What needs to be done: Copy out, exactly as given, every line from the line with "obj.matrix_world = world" to the end of the listing, both of those lines included.

### Stored data

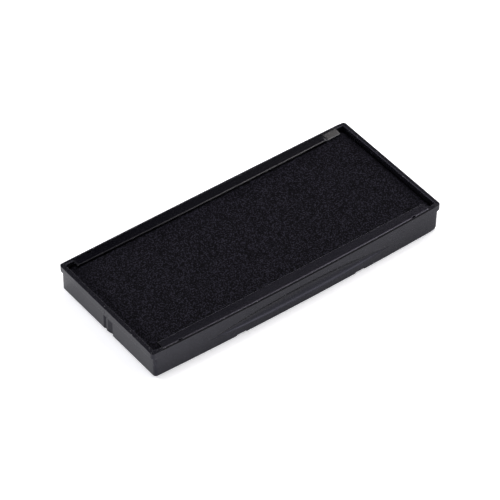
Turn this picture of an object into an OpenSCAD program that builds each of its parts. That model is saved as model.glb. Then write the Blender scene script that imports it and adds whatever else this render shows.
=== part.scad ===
// Ink pad cartridge: a moulded tray that holds a soaked foam block under an inking felt.
// +X runs along the long side, -Y faces the user, +Z is up. The origin is the centre of the underside.

/* [Tray] */
// Length over the two end rails
overall_l = 78.7; // [70:0.1:90]
// Width across the ends, where the long walls are straight
end_w = 34.7; // [32:0.1:40]
// Height from the underside to the rim
tray_h = 7; // [6.5:0.1:8]
// Thickness of the long walls, which is also the width of their rims
wall_t = 0.95; // [0.9:0.05:1.2]
// Thickness of the end walls below the rails
end_wall_t = 0.8; // [0.75:0.05:0.9]
// Width of the rim at the two ends, rail included
end_rim_w = 1.1; // [1:0.05:1.3]
// Thickness of the floor
floor_t = 1.2; // [1:0.1:1.5]
// Radius of the upright corners
corner_r = 0.8; // [0.5:0.1:1]
// How far the front wall bows outward at its middle
front_bow = 0.7; // [0.5:0.05:1]
// How far the rear wall bows outward at its middle
rear_bow = 0.1; // [0.05:0.05:0.3]

/* [End rails] */
// How far each end rail stands proud of the end wall
rail_out = 0.55; // [0.4:0.05:0.7]
// Height of the rail's upright face
rail_h = 1.55; // [1.2:0.05:1.8]
// Height of the slope under the rail
rail_slope = 0.3; // [0.2:0.05:0.5]
// How far the leading end wall leans in from top to bottom
lead_taper = 0.25; // [0.1:0.05:0.4]
// Radius under the leading end
lead_r = 0.8; // [0.5:0.1:1.2]

/* [Grip and detents] */
// Depth of the finger scoop at the middle of the front wall
scoop_depth = 0.3; // [0.2:0.05:0.4]
// Height of the finger scoop at its middle
scoop_h = 3.5; // [3:0.1:4]
// Height of the scoop's centre line above the underside
scoop_z = 3.4; // [3:0.1:3.6]
// Distance of each underside notch from the middle
notch_x = 16.2; // [14:0.1:20]
// Width of each underside notch
notch_w = 2.5; // [2:0.1:3]
// Height of each underside notch
notch_h = 0.35; // [0.2:0.05:0.5]
// Height of the two detent grooves in the trailing end wall
groove_h = 3.9; // [3:0.1:4.5]
// Depth of the two detent grooves at their deep side
groove_depth = 0.35; // [0.2:0.05:0.4]
// Width of the narrow detent groove
groove_narrow_w = 1; // [0.8:0.1:1.4]
// Width of the wide detent groove
groove_wide_w = 1.8; // [1.5:0.1:2.2]
// Width of the rib between the two detent grooves
groove_rib_w = 0.55; // [0.4:0.05:0.8]
// Distance of the detent grooves' middle from the tray's middle
groove_offset = -0.2; // [-0.5:0.05:0.5]

/* [Retaining strips] */
// Length of each retaining strip
strip_l = 72.4; // [68:0.1:73]
// Distance from the middle of the tray to each strip's inner edge
strip_inner_y = 14.7; // [14:0.1:15]
// Thickness of each strip's plate
strip_t = 0.42; // [0.35:0.01:0.5]
// Width of the rim left outside each strip
rim_outside_strip = 0.42; // [0.35:0.01:0.5]
// Distance of each clip from the middle
clip_x = 31.8; // [28:0.1:33]
// Width of each clip leg
clip_w = 3; // [2:0.1:4]
// Thickness of each clip leg
clip_t = 0.45; // [0.35:0.05:0.5]
// How far each clip's barb reaches into the wall
barb_out = 0.35; // [0.2:0.05:0.4]

/* [Pad] */
// Height of the felt's surface at the middle
felt_top = 6.2; // [5.9:0.1:6.3]
// Height of the felt's surface at the two ends
felt_end_top = 5.25; // [5:0.05:5.5]
// Thickness of the felt at the two ends
felt_end_t = 0.5; // [0.4:0.05:0.6]
// Length over which each end of the felt slopes down
felt_roll_l = 3.2; // [2:0.1:5]
// Clear width between the felt's flat surface and each strip
felt_edge_gap = 0.25; // [0.2:0.05:0.4]
// How far the felt's long edges drop under the strips
felt_edge_drop = 0.6; // [0.4:0.05:0.8]
// Clearance between the pad and the tray's end walls
pad_gap = 0.15; // [0.1:0.05:0.3]

/* [Hidden] */

half_l = overall_l / 2;
half_body_l = half_l - rail_out;
half_w = end_w / 2;
corner_steps = 8;
bow_steps = 24;
over = 1;
seat_gap = 0.05;

upper_half_l = half_l - end_rim_w;
lower_half_l = half_body_l - end_wall_t;
inner_half_w = half_w - wall_t;
rail_bottom = tray_h - rail_h - rail_slope;
ledge_z = felt_end_top - felt_end_t;

strip_z = tray_h - strip_t;
strip_half_l = strip_l / 2;
strip_root_w = half_w - rim_outside_strip;
clip_leg_bottom = 4.9;
barb_h = 0.5;
barb_top = clip_leg_bottom + 0.7;
clip_window_w = 1;
clip_window_d = 0.3;

pad_half_w = inner_half_w - clip_t - 2 * pad_gap;
crown_half_w = min(strip_inner_y - felt_edge_gap, pad_half_w - felt_edge_drop);
foam_top = ledge_z;
scoop_r = pow(scoop_h / 2, 2) / (2 * scoop_depth);
notch_d = 1.2;

// Half width of the tray at x, measured to a wall line that is w from the middle at the ends
function wall_y(x, w, bow) = w + bow * (1 - pow(x / half_l, 2));

// Quarter turn of radius r about (cx, cy), counted anticlockwise from the angle start
function quarter(cx, cy, r, start) = [
    for (i = [0:corner_steps])
        let (a = start + 90 * i / corner_steps)
            [cx + r * cos(a), cy + r * sin(a)]
];

// One bowed side from x0 to x1, without its end points
function bowed_side(x0, x1, w, bow, side) = [
    for (i = [1:bow_steps - 1])
        let (x = x0 + (x1 - x0) * i / bow_steps)
            [x, side * wall_y(x, w, bow)]
];

// Plan outline with bowed long sides: hl and w are half sizes, r rounds the corners
function plan(hl, w, r) =
    let (
        cx = hl - r,
        rear_y = wall_y(cx, w, rear_bow) - r,
        front_y = wall_y(cx, w, front_bow) - r
    )
    concat(
        quarter(cx, rear_y, r, 0),
        bowed_side(cx, -cx, w, rear_bow, 1),
        quarter(-cx, rear_y, r, 90),
        quarter(-cx, -front_y, r, 180),
        bowed_side(-cx, cx, w, front_bow, -1),
        quarter(cx, -front_y, r, 270)
    );

// Solid of a plan outline between two heights
module plan_block(hl, w, r, z0, z1) {
    translate([0, 0, z0])
        linear_extrude(z1 - z0)
            polygon(plan(hl, w, r));
}

// Extrudes an outline drawn in X and Z along Y, centred on the middle of the tray
module across(width, outline) {
    translate([0, width / 2, 0])
        rotate([90, 0, 0])
            linear_extrude(width)
                polygon(outline);
}

// Extrudes an outline drawn in Y and Z along X, centred on the middle of the tray
module along(length, outline) {
    translate([-length / 2, 0, 0])
        rotate([90, 0, 90])
            linear_extrude(length)
                polygon(outline);
}

// Body below the rails, with its leading end tapered and rounded underneath
module body_block() {
    foot_x = half_body_l - lead_taper;
    intersection() {
        plan_block(half_body_l, half_w, corner_r, 0, tray_h);
        across(2 * end_w, concat(
            [[-half_body_l, tray_h], [-half_body_l, 0]],
            quarter(foot_x - lead_r, lead_r, lead_r, 270),
            [[half_body_l, tray_h]]
        ));
    }
}

// Rail along the top of one end wall, which slides in the stamp's frame
module end_rail(side) {
    root_x = half_body_l - end_wall_t / 2;
    intersection() {
        plan_block(half_l, half_w, corner_r, rail_bottom, tray_h);
        across(2 * end_w, [
            [side * root_x, rail_bottom],
            [side * half_body_l, rail_bottom],
            [side * (half_l + over), rail_bottom + rail_slope * (1 + over / rail_out)],
            [side * (half_l + over), tray_h],
            [side * root_x, tray_h]
        ]);
    }
}

// Well that holds the pad, wider above the ledge that the felt's ends rest on
module well() {
    plan_block(lower_half_l, inner_half_w, corner_r / 2, floor_t, tray_h + over);
    plan_block(upper_half_l, inner_half_w, corner_r / 2, ledge_z, tray_h + over);
}

// Rebate in the tops of the long walls that seats the two strips flush with the rim
module strip_rebate() {
    plan_block(strip_half_l + seat_gap, strip_root_w + seat_gap, seat_gap, strip_z, tray_h + over);
}

// Pockets in one long wall that the strip's barbs snap into
module clip_pockets(side, bow) {
    for (x = [-clip_x, clip_x])
        translate([
            x - clip_w / 2 - 2 * seat_gap,
            side > 0 ? wall_y(x, inner_half_w, bow) - over : -wall_y(x, inner_half_w, bow) - barb_out - seat_gap,
            barb_top - barb_h - 2 * seat_gap
        ])
            cube([clip_w + 4 * seat_gap, over + barb_out + seat_gap, barb_h + 3 * seat_gap]);
}

// Long shallow scoop for a finger, cut straight across the bow of the front wall
module finger_scoop() {
    translate([0, -wall_y(0, half_w, front_bow) + scoop_depth - scoop_r, scoop_z])
        rotate([0, 90, 0])
            cylinder(r = scoop_r, h = overall_l, center = true, $fn = 180);
}

// Notches in the lower edges of both long walls
module edge_notches() {
    for (x = [-notch_x, notch_x], side = [-1, 1])
        translate([x - notch_w / 2, side * half_w - notch_d, -over])
            cube([notch_w, 2 * notch_d, over + notch_h]);
}

// Upright groove of width w in the trailing end wall, deepest along its -Y side and ramped out towards +Y
module ramped_groove(w) {
    linear_extrude(over + groove_h)
        polygon([[-over, 0], [groove_depth, 0], [0, w], [-over, w]]);
}

// Two ramped grooves with a rib between them near the middle of the trailing end wall
module end_grooves() {
    span = groove_narrow_w + groove_rib_w + groove_wide_w;
    translate([-half_body_l, groove_offset - span / 2, -over])
        ramped_groove(groove_wide_w);
    translate([-half_body_l, groove_offset + span / 2 - groove_narrow_w, -over])
        ramped_groove(groove_narrow_w);
}

module tray() {
    color([0.13, 0.13, 0.14])
        difference() {
            union() {
                body_block();
                end_rail(-1);
                end_rail(1);
            }
            well();
            strip_rebate();
            clip_pockets(-1, front_bow);
            clip_pockets(1, rear_bow);
            finger_scoop();
            edge_notches();
            end_grooves();
        }
}

// Foam block that stores the ink, under the felt
module ink_foam() {
    foam_half_l = lower_half_l - pad_gap;
    color([0.07, 0.07, 0.1])
        translate([-foam_half_l, -pad_half_w, floor_t])
            cube([2 * foam_half_l, 2 * pad_half_w, foam_top - floor_t]);
}

// Felt that gives the ink to the stamp's type plate: it crowns over the foam, rolls down at its two ends
// and drops along its long edges, so that its flat surface stays clear of the strips
module inking_felt() {
    felt_half_l = upper_half_l - pad_gap;
    felt_edge_top = felt_top - felt_edge_drop;
    color([0.1, 0.1, 0.13])
        intersection() {
            across(2 * pad_half_w, [
                [-felt_half_l, ledge_z],
                [felt_half_l, ledge_z],
                [felt_half_l, felt_end_top],
                [felt_half_l - felt_roll_l, felt_top],
                [-felt_half_l + felt_roll_l, felt_top],
                [-felt_half_l, felt_end_top]
            ]);
            along(2 * felt_half_l, [
                [-pad_half_w, ledge_z],
                [pad_half_w, ledge_z],
                [pad_half_w, felt_edge_top],
                [crown_half_w, felt_top],
                [-crown_half_w, felt_top],
                [-pad_half_w, felt_edge_top]
            ]);
        }
}

// Clip leg and barb that hold a strip at x, on the strip's own side of the tray
module clip(x, bow) {
    face_y = wall_y(x, inner_half_w, bow) - seat_gap;
    translate([x - clip_w / 2, face_y - clip_t, clip_leg_bottom])
        cube([clip_w, clip_t, strip_z + strip_t / 2 - clip_leg_bottom]);
    translate([x - clip_w / 2, face_y, barb_top])
        rotate([90, 90, 90])
            linear_extrude(clip_w)
                polygon([[0, -clip_t / 2], [0, barb_out], [barb_h, 0], [barb_h, -clip_t / 2]]);
}

// Retaining strip for the side of the tray that has the given bow, drawn on the +Y side
module strip(bow) {
    root = [
        for (i = [0:bow_steps])
            let (x = -strip_half_l + strip_l * i / bow_steps)
                [x, wall_y(x, strip_root_w, bow)]
    ];
    difference() {
        union() {
            translate([0, 0, strip_z])
                linear_extrude(strip_t)
                    polygon(concat([[strip_half_l, strip_inner_y], [-strip_half_l, strip_inner_y]], root));
            clip(-clip_x, bow);
            clip(clip_x, bow);
        }
        for (x = [-clip_x, clip_x])
            translate([x - clip_window_w / 2, wall_y(x, strip_root_w, bow) - clip_window_d, strip_z - seat_gap])
                cube([clip_window_w, over, strip_t + over]);
    }
}

module front_strip() {
    color([0.16, 0.16, 0.18])
        mirror([0, 1, 0])
            strip(front_bow);
}

module rear_strip() {
    color([0.16, 0.16, 0.18])
        strip(rear_bow);
}

tray();
ink_foam();
inking_felt();
front_strip();
rear_strip();
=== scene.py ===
"""Looks of the ink pad cartridge: moulded tray, felt on foam and two retaining strips."""

import math

import bpy
import numpy as np
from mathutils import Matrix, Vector


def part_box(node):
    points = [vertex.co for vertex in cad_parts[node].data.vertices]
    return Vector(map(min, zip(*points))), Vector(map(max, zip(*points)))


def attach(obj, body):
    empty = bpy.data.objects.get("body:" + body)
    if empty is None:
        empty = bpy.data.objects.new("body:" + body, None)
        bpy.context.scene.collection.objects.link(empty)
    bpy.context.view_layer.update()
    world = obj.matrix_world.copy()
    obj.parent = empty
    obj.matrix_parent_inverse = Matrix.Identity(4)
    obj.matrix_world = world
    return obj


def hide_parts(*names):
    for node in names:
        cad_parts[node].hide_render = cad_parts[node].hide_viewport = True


MM = 0.001

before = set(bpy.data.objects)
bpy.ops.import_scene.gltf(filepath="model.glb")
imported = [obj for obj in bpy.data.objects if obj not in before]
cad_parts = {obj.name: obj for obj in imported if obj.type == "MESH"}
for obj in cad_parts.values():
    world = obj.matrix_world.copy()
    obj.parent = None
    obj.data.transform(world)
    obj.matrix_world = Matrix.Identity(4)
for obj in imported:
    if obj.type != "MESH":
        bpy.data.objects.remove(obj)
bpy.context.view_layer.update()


# ---------------------------------------------------------------- sizes, in mm

def box_mm(node):
    lo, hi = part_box(node)
    return np.array(lo) / MM, np.array(hi) / MM


TRAY_LO, TRAY_HI = box_mm("tray")
FELT_LO, FELT_HI = box_mm("inking_felt")
FOAM_LO, FOAM_HI = box_mm("ink_foam")
STRIP_HALF = box_mm("front_strip")[1][0]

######

Response below:
    obj.matrix_world = world
    return obj


def hide_parts(*names):
    for node in names:
        cad_parts[node].hide_render = cad_parts[node].hide_viewport = True


MM = 0.001

before = set(bpy.data.objects)
bpy.ops.import_scene.gltf(filepath="model.glb")
imported = [obj for obj in bpy.data.objects if obj not in before]
cad_parts = {obj.name: obj for obj in imported if obj.type == "MESH"}
for obj in cad_parts.values():
    world = obj.matrix_world.copy()
    obj.parent = None
    obj.data.transform(world)
    obj.matrix_world = Matrix.Identity(4)
for obj in imported:
    if obj.type != "MESH":
        bpy.data.objects.remove(obj)
bpy.context.view_layer.update()


# ---------------------------------------------------------------- sizes, in mm

def box_mm(node):
    lo, hi = part_box(node)
    return np.array(lo) / MM, np.array(hi) / MM


TRAY_LO, TRAY_HI = box_mm("tray")
FELT_LO, FELT_HI = box_mm("inking_felt")
FOAM_LO, FOAM_HI = box_mm("ink_foam")
STRIP_HALF = box_mm("front_strip")[1][0]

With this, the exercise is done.